**DATA ENTRIES**
※
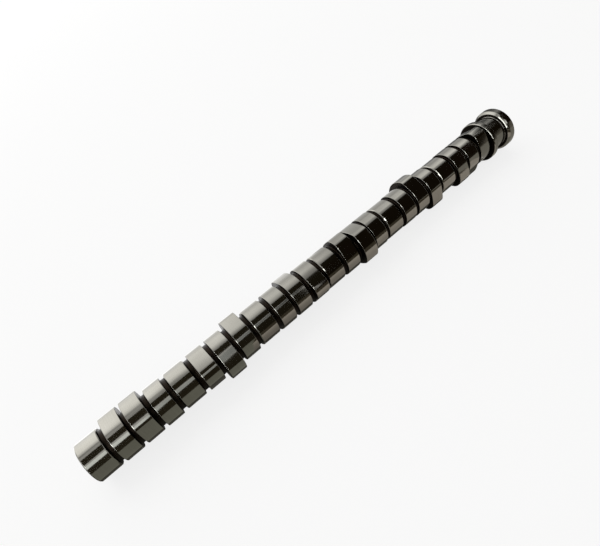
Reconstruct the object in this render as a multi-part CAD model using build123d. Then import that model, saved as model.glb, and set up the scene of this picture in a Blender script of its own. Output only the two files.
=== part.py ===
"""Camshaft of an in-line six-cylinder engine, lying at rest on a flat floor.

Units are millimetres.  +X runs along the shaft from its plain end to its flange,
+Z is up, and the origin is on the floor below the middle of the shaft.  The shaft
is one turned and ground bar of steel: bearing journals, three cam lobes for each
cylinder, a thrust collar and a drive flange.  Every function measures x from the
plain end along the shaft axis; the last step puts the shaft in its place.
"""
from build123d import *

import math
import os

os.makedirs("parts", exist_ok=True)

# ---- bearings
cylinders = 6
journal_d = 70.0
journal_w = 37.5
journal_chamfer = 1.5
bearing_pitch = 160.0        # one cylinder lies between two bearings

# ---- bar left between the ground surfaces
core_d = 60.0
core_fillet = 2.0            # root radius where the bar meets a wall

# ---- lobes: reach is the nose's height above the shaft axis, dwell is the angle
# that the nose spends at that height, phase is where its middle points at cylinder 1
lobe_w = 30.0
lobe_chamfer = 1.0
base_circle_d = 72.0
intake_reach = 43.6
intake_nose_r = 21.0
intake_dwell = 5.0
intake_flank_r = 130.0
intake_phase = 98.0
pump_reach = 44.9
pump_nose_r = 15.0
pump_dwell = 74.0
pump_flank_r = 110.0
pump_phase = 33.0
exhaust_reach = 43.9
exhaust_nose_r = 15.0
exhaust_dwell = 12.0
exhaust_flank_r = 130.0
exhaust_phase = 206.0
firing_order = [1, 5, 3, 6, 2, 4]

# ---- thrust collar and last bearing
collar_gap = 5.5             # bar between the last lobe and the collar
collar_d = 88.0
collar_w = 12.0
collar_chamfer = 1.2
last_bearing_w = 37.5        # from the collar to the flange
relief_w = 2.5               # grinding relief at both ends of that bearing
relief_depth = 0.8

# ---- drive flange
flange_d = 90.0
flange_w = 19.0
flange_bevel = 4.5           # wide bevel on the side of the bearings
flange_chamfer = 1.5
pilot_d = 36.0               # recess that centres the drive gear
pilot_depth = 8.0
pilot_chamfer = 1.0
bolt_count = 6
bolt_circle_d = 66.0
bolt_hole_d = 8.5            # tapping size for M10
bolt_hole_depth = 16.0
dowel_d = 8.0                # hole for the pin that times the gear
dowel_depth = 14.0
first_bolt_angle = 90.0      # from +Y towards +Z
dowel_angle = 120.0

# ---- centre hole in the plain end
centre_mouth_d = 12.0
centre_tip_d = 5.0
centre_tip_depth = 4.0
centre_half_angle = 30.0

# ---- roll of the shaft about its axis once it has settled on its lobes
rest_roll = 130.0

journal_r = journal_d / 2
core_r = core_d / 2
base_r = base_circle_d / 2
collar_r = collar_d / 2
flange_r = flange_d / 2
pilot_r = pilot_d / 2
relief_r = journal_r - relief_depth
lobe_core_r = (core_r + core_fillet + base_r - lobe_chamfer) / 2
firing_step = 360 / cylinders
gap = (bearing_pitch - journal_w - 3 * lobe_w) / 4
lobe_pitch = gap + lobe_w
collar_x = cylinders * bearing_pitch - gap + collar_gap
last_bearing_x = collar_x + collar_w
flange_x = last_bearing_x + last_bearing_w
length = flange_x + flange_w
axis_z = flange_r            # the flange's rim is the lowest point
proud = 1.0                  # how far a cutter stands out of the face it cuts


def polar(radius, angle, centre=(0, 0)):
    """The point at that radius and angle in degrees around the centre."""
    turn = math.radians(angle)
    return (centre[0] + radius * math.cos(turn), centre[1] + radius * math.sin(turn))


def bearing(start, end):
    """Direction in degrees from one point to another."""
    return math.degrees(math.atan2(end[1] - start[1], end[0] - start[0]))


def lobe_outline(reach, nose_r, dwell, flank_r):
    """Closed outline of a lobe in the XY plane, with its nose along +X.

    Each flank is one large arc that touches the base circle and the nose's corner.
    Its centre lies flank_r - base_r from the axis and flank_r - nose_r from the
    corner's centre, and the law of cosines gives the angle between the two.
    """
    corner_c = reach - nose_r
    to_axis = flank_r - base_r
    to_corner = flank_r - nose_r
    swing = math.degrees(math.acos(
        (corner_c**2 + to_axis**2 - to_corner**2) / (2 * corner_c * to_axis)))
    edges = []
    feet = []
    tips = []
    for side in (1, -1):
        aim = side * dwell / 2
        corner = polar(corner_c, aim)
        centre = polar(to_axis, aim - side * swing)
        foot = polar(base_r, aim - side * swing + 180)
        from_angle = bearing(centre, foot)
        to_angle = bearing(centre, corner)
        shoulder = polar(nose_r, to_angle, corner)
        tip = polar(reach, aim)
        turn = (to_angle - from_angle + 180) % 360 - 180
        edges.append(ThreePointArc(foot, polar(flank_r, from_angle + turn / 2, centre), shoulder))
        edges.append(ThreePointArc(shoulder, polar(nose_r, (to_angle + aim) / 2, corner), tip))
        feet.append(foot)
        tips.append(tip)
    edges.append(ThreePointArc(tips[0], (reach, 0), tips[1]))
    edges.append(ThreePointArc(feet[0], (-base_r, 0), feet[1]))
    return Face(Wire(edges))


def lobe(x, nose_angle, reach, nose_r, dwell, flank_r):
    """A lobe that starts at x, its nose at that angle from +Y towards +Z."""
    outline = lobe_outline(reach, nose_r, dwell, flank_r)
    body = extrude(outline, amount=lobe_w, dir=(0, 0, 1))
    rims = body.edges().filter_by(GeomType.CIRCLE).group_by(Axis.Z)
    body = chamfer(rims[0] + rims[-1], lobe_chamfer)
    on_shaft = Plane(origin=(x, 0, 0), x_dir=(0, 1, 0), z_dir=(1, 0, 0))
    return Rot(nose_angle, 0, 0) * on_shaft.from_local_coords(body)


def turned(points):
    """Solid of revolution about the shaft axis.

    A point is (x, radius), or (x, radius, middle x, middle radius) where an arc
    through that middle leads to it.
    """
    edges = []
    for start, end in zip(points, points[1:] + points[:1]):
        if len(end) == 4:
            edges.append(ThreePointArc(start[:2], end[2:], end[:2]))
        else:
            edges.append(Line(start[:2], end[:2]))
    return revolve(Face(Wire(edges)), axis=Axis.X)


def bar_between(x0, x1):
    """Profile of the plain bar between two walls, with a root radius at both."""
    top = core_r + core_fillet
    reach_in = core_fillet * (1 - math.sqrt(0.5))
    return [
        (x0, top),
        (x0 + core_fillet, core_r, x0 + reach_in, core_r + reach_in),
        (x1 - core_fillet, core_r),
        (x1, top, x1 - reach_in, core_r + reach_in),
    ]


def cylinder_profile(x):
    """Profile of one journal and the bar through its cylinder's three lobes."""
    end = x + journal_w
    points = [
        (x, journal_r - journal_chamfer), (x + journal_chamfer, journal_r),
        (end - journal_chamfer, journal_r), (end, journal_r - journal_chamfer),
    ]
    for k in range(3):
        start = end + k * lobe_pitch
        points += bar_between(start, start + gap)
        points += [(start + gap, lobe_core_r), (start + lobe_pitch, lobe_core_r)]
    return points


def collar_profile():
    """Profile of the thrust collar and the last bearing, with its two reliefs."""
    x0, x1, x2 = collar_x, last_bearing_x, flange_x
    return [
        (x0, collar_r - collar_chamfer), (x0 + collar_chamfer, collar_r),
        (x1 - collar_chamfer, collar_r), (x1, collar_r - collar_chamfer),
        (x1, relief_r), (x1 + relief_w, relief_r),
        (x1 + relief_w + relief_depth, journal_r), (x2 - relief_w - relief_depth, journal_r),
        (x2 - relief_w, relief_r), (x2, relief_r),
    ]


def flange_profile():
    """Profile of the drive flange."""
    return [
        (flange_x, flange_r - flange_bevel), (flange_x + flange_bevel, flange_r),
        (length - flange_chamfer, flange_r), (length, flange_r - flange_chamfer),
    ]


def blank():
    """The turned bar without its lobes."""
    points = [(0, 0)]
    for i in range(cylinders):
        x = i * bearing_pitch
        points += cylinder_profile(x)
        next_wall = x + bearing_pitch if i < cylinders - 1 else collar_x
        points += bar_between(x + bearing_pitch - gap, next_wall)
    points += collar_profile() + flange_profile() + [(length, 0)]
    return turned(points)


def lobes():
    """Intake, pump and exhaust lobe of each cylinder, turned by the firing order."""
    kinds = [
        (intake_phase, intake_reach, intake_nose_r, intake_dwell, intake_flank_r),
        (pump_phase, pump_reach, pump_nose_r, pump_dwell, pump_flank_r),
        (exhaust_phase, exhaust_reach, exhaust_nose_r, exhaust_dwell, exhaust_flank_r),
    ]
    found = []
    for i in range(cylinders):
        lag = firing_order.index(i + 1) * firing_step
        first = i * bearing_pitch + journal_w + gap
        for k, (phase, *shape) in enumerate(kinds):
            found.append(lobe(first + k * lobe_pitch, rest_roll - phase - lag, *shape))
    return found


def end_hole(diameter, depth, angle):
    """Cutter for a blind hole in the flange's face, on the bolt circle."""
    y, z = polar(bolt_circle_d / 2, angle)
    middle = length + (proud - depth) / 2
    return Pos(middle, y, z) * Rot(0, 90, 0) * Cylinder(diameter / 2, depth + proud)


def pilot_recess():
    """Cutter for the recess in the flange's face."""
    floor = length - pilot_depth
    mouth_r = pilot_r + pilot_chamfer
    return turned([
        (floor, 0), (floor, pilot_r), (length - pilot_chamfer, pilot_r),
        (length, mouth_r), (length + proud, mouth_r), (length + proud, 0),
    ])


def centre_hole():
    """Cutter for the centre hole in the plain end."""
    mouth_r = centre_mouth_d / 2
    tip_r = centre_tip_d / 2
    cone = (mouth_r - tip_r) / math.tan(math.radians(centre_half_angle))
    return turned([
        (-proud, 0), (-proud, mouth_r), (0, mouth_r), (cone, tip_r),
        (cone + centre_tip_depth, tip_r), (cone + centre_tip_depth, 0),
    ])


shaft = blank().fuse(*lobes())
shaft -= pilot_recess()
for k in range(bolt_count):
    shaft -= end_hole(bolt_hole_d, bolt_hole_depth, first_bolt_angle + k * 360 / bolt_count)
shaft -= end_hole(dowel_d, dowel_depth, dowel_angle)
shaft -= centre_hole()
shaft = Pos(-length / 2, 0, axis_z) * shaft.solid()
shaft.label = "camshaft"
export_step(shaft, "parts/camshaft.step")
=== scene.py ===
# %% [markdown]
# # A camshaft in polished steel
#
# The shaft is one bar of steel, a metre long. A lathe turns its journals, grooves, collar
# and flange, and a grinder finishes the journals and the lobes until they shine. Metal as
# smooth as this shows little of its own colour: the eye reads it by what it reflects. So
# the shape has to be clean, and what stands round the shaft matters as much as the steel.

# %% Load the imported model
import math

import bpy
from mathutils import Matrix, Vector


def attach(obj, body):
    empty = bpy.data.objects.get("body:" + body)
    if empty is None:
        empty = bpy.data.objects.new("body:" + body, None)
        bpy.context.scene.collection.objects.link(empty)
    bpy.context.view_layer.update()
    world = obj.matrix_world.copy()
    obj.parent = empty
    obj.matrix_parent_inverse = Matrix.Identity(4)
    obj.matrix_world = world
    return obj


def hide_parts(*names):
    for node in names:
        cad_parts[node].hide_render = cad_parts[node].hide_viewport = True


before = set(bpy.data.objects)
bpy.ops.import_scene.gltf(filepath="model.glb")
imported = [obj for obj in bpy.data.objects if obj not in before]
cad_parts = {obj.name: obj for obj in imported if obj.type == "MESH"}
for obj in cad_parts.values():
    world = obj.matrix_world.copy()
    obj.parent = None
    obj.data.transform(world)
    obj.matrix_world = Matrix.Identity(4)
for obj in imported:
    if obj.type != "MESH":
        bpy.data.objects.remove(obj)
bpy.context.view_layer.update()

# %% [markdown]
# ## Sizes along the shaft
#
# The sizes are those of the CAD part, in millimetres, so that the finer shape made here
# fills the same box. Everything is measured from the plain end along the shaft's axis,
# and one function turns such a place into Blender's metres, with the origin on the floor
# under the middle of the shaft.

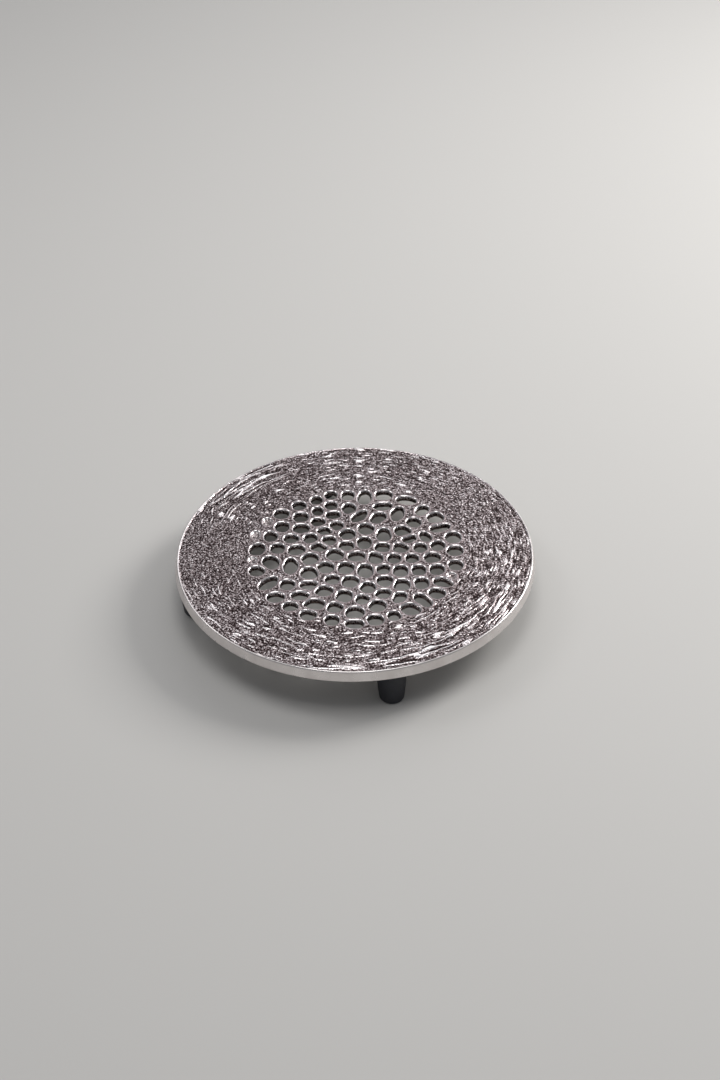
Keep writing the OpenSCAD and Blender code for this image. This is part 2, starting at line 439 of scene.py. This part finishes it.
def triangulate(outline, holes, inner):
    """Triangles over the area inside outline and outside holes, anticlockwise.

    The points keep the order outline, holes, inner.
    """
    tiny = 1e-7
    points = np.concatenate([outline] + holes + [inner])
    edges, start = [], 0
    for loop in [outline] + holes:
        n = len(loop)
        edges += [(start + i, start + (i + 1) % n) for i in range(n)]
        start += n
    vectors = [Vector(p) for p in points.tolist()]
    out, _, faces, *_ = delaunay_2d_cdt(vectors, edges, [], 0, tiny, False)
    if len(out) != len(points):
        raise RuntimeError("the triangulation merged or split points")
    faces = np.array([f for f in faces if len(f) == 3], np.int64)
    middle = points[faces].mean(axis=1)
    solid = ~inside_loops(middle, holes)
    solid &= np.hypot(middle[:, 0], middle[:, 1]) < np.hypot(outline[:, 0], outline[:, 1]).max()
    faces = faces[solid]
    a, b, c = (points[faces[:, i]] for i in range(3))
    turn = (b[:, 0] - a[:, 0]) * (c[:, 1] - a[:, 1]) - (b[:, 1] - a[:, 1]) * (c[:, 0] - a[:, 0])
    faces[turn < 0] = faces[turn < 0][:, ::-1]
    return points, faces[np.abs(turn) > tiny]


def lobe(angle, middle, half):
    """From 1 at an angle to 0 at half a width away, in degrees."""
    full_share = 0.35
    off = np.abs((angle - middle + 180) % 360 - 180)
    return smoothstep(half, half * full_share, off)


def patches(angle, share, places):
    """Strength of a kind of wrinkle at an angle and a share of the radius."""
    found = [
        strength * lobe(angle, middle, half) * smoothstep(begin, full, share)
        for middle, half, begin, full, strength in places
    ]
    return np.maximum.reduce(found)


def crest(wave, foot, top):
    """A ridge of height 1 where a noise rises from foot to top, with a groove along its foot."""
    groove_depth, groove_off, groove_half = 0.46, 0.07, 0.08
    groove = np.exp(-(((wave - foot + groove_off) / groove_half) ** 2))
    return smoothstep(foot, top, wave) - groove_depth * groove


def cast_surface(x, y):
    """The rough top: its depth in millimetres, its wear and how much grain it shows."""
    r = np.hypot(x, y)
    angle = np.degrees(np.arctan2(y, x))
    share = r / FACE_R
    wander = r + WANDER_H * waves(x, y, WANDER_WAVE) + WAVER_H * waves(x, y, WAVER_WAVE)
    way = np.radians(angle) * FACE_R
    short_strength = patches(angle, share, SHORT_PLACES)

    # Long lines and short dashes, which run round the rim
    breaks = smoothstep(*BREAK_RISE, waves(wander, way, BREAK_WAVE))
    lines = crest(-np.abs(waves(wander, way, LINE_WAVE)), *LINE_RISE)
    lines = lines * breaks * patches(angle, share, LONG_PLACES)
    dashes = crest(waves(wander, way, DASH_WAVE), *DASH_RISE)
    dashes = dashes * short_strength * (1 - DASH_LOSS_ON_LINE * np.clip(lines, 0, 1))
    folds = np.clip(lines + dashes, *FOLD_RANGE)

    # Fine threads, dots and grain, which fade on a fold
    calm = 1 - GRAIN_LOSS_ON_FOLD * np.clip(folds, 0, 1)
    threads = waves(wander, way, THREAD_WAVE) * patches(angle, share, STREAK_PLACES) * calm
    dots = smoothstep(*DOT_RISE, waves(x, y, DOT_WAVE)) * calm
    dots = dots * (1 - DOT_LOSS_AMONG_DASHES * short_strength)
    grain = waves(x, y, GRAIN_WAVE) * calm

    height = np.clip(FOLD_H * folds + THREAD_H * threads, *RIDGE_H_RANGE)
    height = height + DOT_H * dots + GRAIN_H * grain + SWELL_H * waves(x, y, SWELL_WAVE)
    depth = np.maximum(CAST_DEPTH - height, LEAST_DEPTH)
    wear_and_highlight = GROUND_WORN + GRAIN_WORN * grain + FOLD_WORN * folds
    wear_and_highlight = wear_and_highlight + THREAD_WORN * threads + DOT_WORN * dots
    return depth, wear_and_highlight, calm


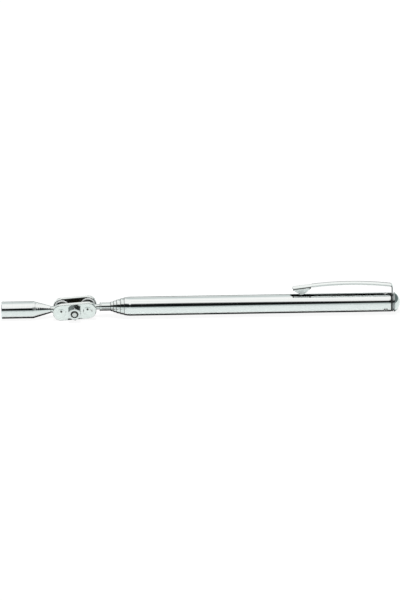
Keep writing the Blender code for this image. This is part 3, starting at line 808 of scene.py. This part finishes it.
※
**TASK GOAL**
Look at the material above and copy, word for word, its lines from the first through the one containing "core_fillet = 2.0".

**ANSWER TO THE TASK**
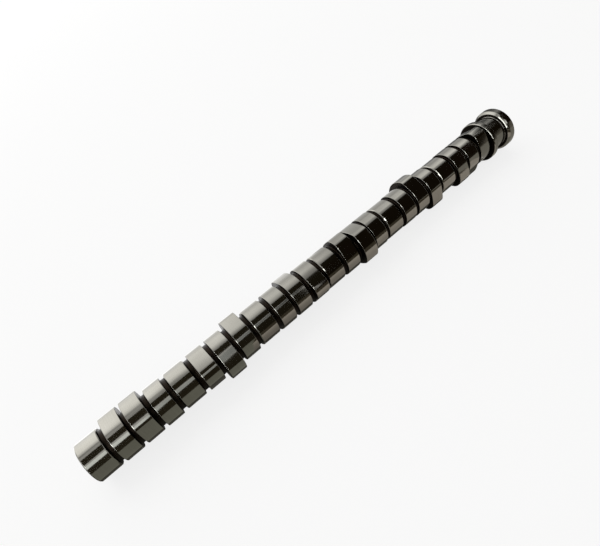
Reconstruct the object in this render as a multi-part CAD model using build123d. Then import that model, saved as model.glb, and set up the scene of this picture in a Blender script of its own. Output only the two files.
=== part.py ===
"""Camshaft of an in-line six-cylinder engine, lying at rest on a flat floor.

Units are millimetres.  +X runs along the shaft from its plain end to its flange,
+Z is up, and the origin is on the floor below the middle of the shaft.  The shaft
is one turned and ground bar of steel: bearing journals, three cam lobes for each
cylinder, a thrust collar and a drive flange.  Every function measures x from the
plain end along the shaft axis; the last step puts the shaft in its place.
"""
from build123d import *

import math
import os

os.makedirs("parts", exist_ok=True)

# ---- bearings
cylinders = 6
journal_d = 70.0
journal_w = 37.5
journal_chamfer = 1.5
bearing_pitch = 160.0        # one cylinder lies between two bearings

# ---- bar left between the ground surfaces
core_d = 60.0
core_fillet = 2.0            # root radius where the bar meets a wall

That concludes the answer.